** BEGIN STORED RECORDS **

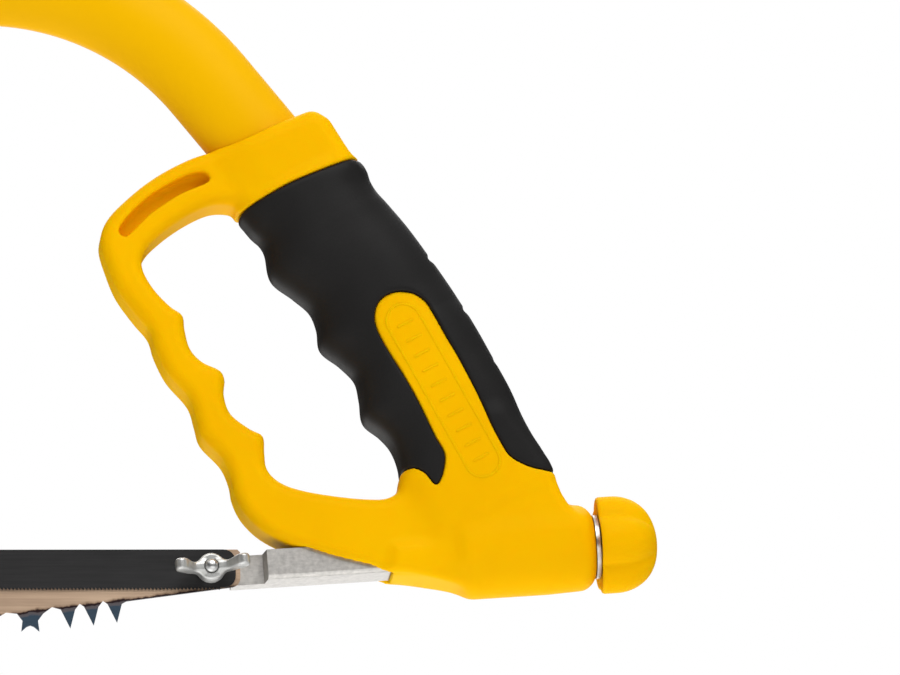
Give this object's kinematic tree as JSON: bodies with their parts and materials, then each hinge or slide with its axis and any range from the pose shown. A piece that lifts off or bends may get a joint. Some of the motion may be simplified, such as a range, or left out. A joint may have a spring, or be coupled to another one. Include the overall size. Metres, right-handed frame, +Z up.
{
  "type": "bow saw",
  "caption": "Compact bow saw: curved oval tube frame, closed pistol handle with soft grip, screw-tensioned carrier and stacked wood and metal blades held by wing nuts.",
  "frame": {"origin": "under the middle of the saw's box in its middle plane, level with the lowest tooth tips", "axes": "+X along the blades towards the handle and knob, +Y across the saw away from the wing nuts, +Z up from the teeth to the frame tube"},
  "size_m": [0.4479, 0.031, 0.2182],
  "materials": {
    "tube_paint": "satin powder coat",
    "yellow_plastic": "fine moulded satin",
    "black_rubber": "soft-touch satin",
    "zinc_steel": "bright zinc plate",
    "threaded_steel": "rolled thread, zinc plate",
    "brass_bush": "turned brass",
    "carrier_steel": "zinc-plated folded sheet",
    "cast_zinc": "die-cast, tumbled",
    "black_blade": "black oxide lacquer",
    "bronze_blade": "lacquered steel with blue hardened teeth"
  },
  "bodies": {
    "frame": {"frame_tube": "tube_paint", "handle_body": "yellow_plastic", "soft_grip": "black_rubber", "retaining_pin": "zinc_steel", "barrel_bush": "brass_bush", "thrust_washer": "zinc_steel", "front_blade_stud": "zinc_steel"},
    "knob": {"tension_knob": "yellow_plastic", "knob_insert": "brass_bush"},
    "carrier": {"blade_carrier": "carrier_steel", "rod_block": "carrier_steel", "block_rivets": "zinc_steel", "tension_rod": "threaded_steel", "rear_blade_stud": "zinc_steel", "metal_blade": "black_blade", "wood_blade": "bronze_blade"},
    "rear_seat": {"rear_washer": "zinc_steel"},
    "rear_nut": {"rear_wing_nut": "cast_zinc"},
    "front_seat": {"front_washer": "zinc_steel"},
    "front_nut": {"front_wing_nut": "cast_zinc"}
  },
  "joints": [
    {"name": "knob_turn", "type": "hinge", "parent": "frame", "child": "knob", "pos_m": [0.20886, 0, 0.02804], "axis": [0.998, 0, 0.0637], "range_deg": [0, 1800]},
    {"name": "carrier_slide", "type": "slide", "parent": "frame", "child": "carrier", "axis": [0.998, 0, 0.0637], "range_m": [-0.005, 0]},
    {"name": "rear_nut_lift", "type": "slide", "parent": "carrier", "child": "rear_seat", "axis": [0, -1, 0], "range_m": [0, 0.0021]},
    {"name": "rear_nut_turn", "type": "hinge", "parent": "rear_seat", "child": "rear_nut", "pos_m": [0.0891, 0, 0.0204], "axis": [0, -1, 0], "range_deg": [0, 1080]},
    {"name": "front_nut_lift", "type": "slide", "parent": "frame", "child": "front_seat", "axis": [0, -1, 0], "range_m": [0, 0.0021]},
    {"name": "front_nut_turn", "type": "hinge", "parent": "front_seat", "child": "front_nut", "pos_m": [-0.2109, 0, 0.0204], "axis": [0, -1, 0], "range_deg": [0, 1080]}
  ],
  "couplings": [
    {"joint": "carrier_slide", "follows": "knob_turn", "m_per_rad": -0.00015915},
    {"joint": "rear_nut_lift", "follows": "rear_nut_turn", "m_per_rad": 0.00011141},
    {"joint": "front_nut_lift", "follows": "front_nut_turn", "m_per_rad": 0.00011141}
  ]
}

** END STORED RECORDS **
** BEGIN STORED RECORDS **

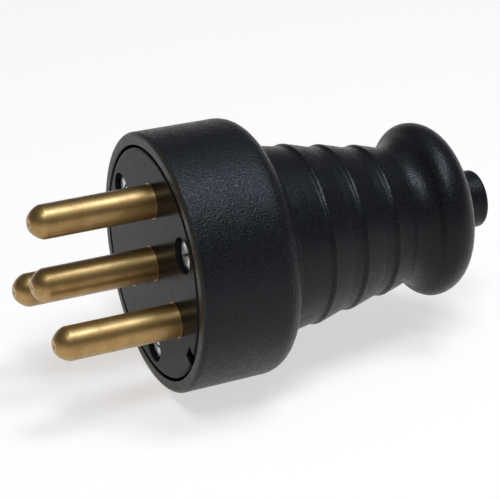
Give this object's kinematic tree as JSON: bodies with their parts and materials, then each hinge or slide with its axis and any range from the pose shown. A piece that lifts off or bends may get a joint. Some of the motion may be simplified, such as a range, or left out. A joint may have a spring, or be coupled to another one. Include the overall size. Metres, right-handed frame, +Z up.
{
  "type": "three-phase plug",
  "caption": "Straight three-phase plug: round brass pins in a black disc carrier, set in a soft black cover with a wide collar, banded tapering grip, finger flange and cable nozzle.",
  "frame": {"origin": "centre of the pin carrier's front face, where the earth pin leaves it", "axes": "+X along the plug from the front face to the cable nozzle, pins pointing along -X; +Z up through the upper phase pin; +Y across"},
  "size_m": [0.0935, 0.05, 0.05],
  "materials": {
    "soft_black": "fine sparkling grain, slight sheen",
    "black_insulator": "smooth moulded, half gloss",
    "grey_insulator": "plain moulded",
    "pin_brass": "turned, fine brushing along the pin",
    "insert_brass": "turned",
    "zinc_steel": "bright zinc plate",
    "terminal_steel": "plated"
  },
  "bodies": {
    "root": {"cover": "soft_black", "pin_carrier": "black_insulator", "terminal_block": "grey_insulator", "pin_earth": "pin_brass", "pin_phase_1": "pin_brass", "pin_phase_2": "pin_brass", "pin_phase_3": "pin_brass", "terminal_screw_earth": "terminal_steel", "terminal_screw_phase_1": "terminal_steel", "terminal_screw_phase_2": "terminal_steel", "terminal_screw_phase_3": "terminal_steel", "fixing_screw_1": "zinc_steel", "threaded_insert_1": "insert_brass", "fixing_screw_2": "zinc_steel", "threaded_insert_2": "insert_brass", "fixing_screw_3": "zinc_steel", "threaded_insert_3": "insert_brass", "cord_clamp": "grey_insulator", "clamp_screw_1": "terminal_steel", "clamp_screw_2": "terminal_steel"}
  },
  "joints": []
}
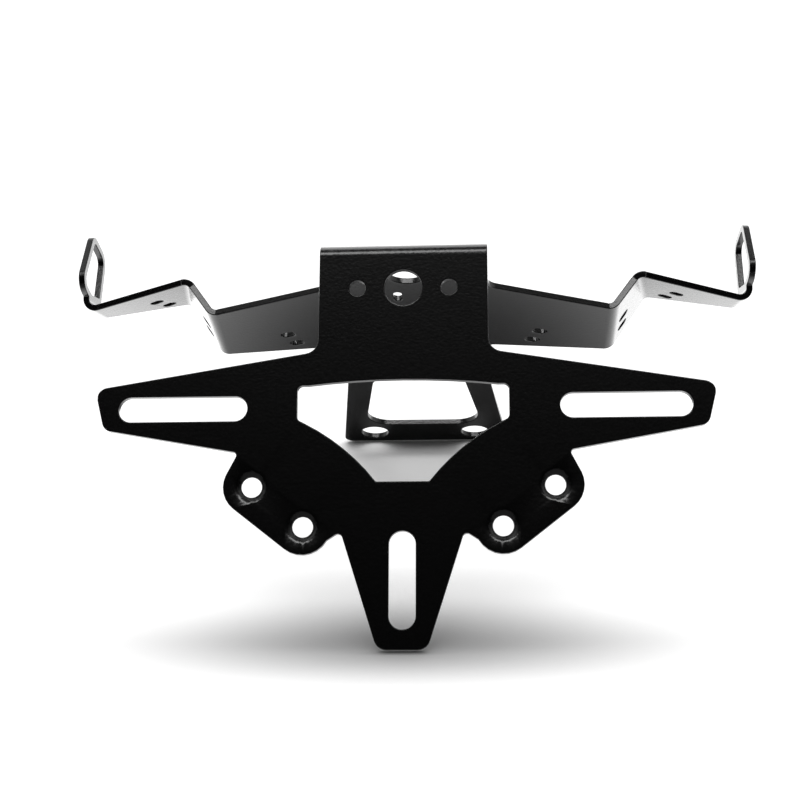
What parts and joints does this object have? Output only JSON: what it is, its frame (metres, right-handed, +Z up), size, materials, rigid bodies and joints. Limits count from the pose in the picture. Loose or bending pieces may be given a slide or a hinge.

** END STORED RECORDS **

(PROBLEM)
Select and copy every line from the records that includes the word "joints".

(ANSWER TO THIS PROBLEM)
  "joints": [
  "joints": []
What parts and joints does this object have? Output only JSON: what it is, its frame (metres, right-handed, +Z up), size, materials, rigid bodies and joints. Limits count from the pose in the picture. Loose or bending pieces may be given a slide or a hinge.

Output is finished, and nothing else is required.